> Set problem:
The listing beneath should be written out in full, exactly as shown.

— BEGIN Data lines —

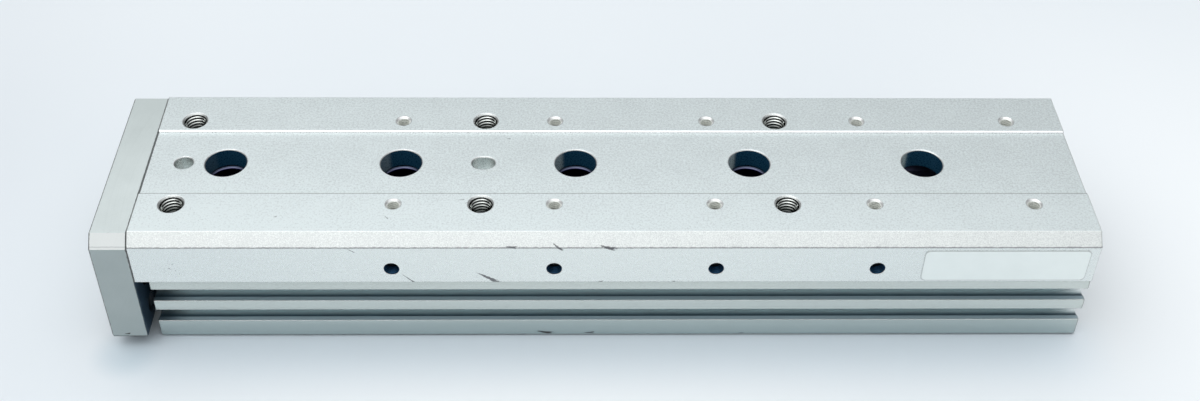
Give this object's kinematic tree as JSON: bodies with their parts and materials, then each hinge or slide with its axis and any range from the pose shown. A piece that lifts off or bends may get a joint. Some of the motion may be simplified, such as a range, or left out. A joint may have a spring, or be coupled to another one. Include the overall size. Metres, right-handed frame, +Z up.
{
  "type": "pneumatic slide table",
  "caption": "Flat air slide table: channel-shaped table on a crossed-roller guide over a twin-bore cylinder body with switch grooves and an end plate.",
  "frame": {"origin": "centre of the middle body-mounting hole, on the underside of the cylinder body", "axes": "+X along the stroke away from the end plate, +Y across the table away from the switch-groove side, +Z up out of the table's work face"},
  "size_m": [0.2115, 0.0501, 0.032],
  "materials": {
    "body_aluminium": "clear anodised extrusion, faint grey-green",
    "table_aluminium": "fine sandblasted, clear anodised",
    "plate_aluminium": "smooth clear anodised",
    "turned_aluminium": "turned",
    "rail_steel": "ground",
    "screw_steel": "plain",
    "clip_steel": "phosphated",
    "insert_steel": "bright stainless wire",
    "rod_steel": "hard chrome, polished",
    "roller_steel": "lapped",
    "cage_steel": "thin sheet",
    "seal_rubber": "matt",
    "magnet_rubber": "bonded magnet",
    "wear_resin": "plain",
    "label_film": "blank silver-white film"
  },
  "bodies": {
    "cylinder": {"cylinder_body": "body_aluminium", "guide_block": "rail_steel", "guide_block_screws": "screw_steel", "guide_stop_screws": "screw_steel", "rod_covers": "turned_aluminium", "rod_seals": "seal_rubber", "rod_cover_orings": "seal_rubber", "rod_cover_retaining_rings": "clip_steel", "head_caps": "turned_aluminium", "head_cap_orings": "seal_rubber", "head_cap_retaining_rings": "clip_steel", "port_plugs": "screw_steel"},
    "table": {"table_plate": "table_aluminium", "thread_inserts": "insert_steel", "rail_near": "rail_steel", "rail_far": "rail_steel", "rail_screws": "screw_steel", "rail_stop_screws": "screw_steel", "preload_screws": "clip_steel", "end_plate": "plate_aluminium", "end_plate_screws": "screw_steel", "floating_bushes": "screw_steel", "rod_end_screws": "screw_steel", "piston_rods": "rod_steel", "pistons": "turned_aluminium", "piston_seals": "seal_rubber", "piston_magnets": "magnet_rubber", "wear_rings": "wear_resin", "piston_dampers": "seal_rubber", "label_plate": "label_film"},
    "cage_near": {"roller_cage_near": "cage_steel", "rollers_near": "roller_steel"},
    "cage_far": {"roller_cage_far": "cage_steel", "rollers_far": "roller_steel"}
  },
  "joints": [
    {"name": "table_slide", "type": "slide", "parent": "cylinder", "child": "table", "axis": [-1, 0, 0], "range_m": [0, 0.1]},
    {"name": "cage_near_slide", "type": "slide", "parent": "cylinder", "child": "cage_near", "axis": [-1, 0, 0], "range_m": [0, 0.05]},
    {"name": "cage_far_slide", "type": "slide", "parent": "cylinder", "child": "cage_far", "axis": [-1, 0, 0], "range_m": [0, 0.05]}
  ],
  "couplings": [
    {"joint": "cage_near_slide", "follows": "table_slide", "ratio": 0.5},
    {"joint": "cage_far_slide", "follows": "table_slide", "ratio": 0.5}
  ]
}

— END Data lines —

> Output:
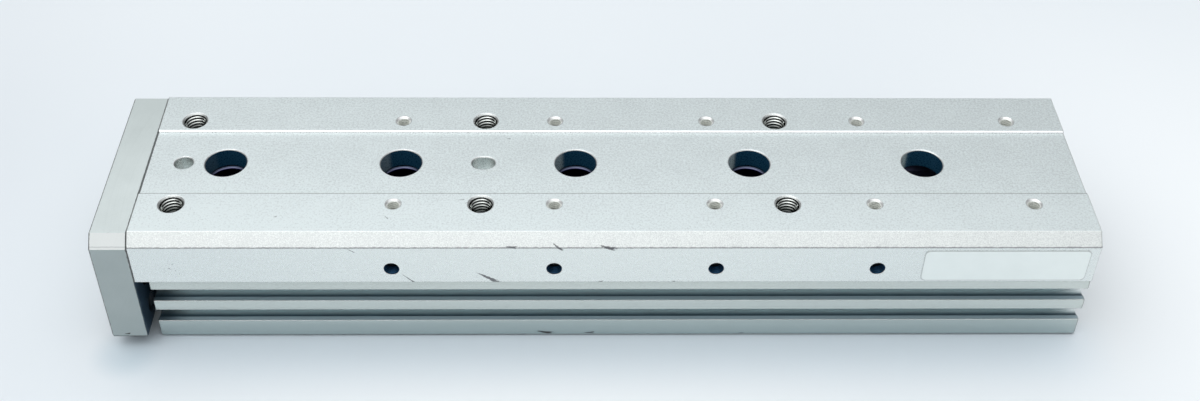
Give this object's kinematic tree as JSON: bodies with their parts and materials, then each hinge or slide with its axis and any range from the pose shown. A piece that lifts off or bends may get a joint. Some of the motion may be simplified, such as a range, or left out. A joint may have a spring, or be coupled to another one. Include the overall size. Metres, right-handed frame, +Z up.
{
  "type": "pneumatic slide table",
  "caption": "Flat air slide table: channel-shaped table on a crossed-roller guide over a twin-bore cylinder body with switch grooves and an end plate.",
  "frame": {"origin": "centre of the middle body-mounting hole, on the underside of the cylinder body", "axes": "+X along the stroke away from the end plate, +Y across the table away from the switch-groove side, +Z up out of the table's work face"},
  "size_m": [0.2115, 0.0501, 0.032],
  "materials": {
    "body_aluminium": "clear anodised extrusion, faint grey-green",
    "table_aluminium": "fine sandblasted, clear anodised",
    "plate_aluminium": "smooth clear anodised",
    "turned_aluminium": "turned",
    "rail_steel": "ground",
    "screw_steel": "plain",
    "clip_steel": "phosphated",
    "insert_steel": "bright stainless wire",
    "rod_steel": "hard chrome, polished",
    "roller_steel": "lapped",
    "cage_steel": "thin sheet",
    "seal_rubber": "matt",
    "magnet_rubber": "bonded magnet",
    "wear_resin": "plain",
    "label_film": "blank silver-white film"
  },
  "bodies": {
    "cylinder": {"cylinder_body": "body_aluminium", "guide_block": "rail_steel", "guide_block_screws": "screw_steel", "guide_stop_screws": "screw_steel", "rod_covers": "turned_aluminium", "rod_seals": "seal_rubber", "rod_cover_orings": "seal_rubber", "rod_cover_retaining_rings": "clip_steel", "head_caps": "turned_aluminium", "head_cap_orings": "seal_rubber", "head_cap_retaining_rings": "clip_steel", "port_plugs": "screw_steel"},
    "table": {"table_plate": "table_aluminium", "thread_inserts": "insert_steel", "rail_near": "rail_steel", "rail_far": "rail_steel", "rail_screws": "screw_steel", "rail_stop_screws": "screw_steel", "preload_screws": "clip_steel", "end_plate": "plate_aluminium", "end_plate_screws": "screw_steel", "floating_bushes": "screw_steel", "rod_end_screws": "screw_steel", "piston_rods": "rod_steel", "pistons": "turned_aluminium", "piston_seals": "seal_rubber", "piston_magnets": "magnet_rubber", "wear_rings": "wear_resin", "piston_dampers": "seal_rubber", "label_plate": "label_film"},
    "cage_near": {"roller_cage_near": "cage_steel", "rollers_near": "roller_steel"},
    "cage_far": {"roller_cage_far": "cage_steel", "rollers_far": "roller_steel"}
  },
  "joints": [
    {"name": "table_slide", "type": "slide", "parent": "cylinder", "child": "table", "axis": [-1, 0, 0], "range_m": [0, 0.1]},
    {"name": "cage_near_slide", "type": "slide", "parent": "cylinder", "child": "cage_near", "axis": [-1, 0, 0], "range_m": [0, 0.05]},
    {"name": "cage_far_slide", "type": "slide", "parent": "cylinder", "child": "cage_far", "axis": [-1, 0, 0], "range_m": [0, 0.05]}
  ],
  "couplings": [
    {"joint": "cage_near_slide", "follows": "table_slide", "ratio": 0.5},
    {"joint": "cage_far_slide", "follows": "table_slide", "ratio": 0.5}
  ]
}